The SPC moved to divisional play for 1969 and 1970. The Wonders were a respectable 6-4 overall and 5-3 in the league in 1969 (second place in the division behind Lexington), although the pattern of fast starts and shaky finishes continued.

Then the Wonders struggled offensively in 1970, got shut out four times and fell to 4-6 overall and 3-5 in the SPC. A valiant effort in a 13-11 effort loss to Concord ended the 1970 season — the 10th straight loss to the Spiders — and that also was Watts’ last game at the helm of the Wonders.
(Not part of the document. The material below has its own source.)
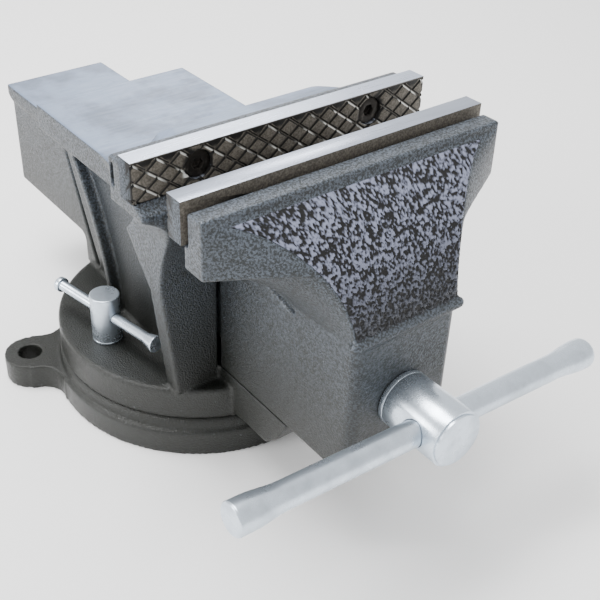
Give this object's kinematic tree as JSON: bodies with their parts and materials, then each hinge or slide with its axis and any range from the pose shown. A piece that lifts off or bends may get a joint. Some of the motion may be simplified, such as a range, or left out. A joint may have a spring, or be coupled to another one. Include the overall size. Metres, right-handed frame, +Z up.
{
  "type": "bench vise",
  "caption": "Bench vise on a locking swivel base: a fixed jaw with an anvil and a tail box, a sliding jaw driven by a spindle, and toothed jaw plates.",
  "frame": {"origin": "centre of the swivel base's underside, on the swivel axis", "axes": "+Z up, +X along the jaws to the right as seen from the handle, -Y towards the handle"},
  "size_m": [0.2586, 0.4522, 0.228],
  "materials": {
    "hammered_paint": "hammered gloss enamel",
    "jaw_steel": "ground",
    "zinc_plate": "bright zinc",
    "dark_steel": "black oxide",
    "bare_iron": "as cast"
  },
  "bodies": {
    "base": {"swivel_base": "hammered_paint"},
    "body": {"pivot_bolt": "zinc_plate", "pivot_washer": "zinc_plate", "fixed_jaw_body": "hammered_paint", "fixed_jaw_plate": "jaw_steel", "fixed_jaw_screws": "dark_steel", "spindle_nut": "bare_iron", "nut_bolt": "dark_steel", "nut_washer": "zinc_plate", "lock_bolt_left": "dark_steel", "lock_bolt_right": "dark_steel", "lock_washer_left": "zinc_plate", "lock_washer_right": "zinc_plate"},
    "left_lock": {"lock_nut_left": "zinc_plate"},
    "right_lock": {"lock_nut_right": "zinc_plate"},
    "left_tommy": {"tommy_bar_left": "zinc_plate"},
    "right_tommy": {"tommy_bar_right": "zinc_plate"},
    "slide": {"moving_jaw": "hammered_paint", "moving_jaw_plate": "jaw_steel", "moving_jaw_screws": "dark_steel", "spring_washer": "zinc_plate", "spindle_spring": "dark_steel"},
    "screw": {"spindle": "zinc_plate", "thrust_washer": "zinc_plate", "spindle_collar": "zinc_plate", "collar_pin": "dark_steel"},
    "handle": {"handle_bar": "zinc_plate"}
  },
  "joints": [
    {"name": "base_swivel", "type": "hinge", "parent": "base", "child": "body", "pos_m": [0, 0, 0.027], "axis": [0, 0, 1], "continuous": true},
    {"name": "jaw_slide", "type": "slide", "parent": "body", "child": "slide", "axis": [0, -1, 0], "range_m": [-0.0348, 0.165]},
    {"name": "spindle_turn", "type": "hinge", "parent": "slide", "child": "screw", "pos_m": [0, -0.2262, 0.1033], "axis": [0, -1, 0], "range_deg": [-2100, 9950]},
    {"name": "handle_slide", "type": "slide", "parent": "screw", "child": "handle", "axis": [0.9985, 0, -0.0541], "range_m": [-0.0795, 0.0875]},
    {"name": "lock_left_turn", "type": "hinge", "parent": "body", "child": "left_lock", "pos_m": [-0.074, 0, 0.07], "axis": [0, 0, 1], "range_deg": [-20, 4]},
    {"name": "lock_right_turn", "type": "hinge", "parent": "body", "child": "right_lock", "pos_m": [0.074, 0, 0.07], "axis": [0, 0, 1], "range_deg": [-4, 20]},
    {"name": "tommy_left_slide", "type": "slide", "parent": "left_lock", "child": "left_tommy", "axis": [-0.1908, 0.9816, 0], "range_m": [-0.0115, 0.029]},
    {"name": "tommy_right_slide", "type": "slide", "parent": "right_lock", "child": "right_tommy", "axis": [0.1908, 0.9816, 0], "range_m": [-0.0115, 0.029]}
  ],
  "couplings": [
    {"joint": "spindle_turn", "follows": "jaw_slide", "rad_per_m": 1047.2}
  ]
}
He stayed on as an assistant to help the next coach Will Campagna, and in 1971, the Wonders beat both Salisbury and Concord, finished 6-2 in the SPC and won a championship. Salisbury, which finished in a tie for first with the Wonders during the regular season, beat A.L. Brown in the playoffs.

Watts graduated from Mount Pleasant High in 1949.

He went on to Lenoir-Rhyne College to play football for coach Clarence Stasavich, a legendary mastermind of single wing football. Watts was a four-year letterman, a beast playing the position we now call middle linebacker. He served as a co-captain for the Bears in 1953, along with Bob Mauser, one of the locals from Hickory.

Those were good L-R teams. The 1951 Bears were 10-1 and beat California State in the Pythian Bowl played in Salisbury.

In 1952, the Bears won another North State Conference championship and didn’t lose a game until they fell at Tampa in the Cigar Bowl.

Those days at Lenoir-Rhyne prepared Wats for a long coaching career. He coached five players who reached the NFL.

Watts is survived by Mildred Patton Watts, his wife of 58 years, and his son, William.

The funeral service is at 2 p.m., on Thursday, Aug. 15,  at First Baptist Church. The family will greet friends from 1:15 to 2 p.m., prior to the service.

Memorials may be made to First Baptist Church, 200 Branchview Drive SE, Concord, NC 28025.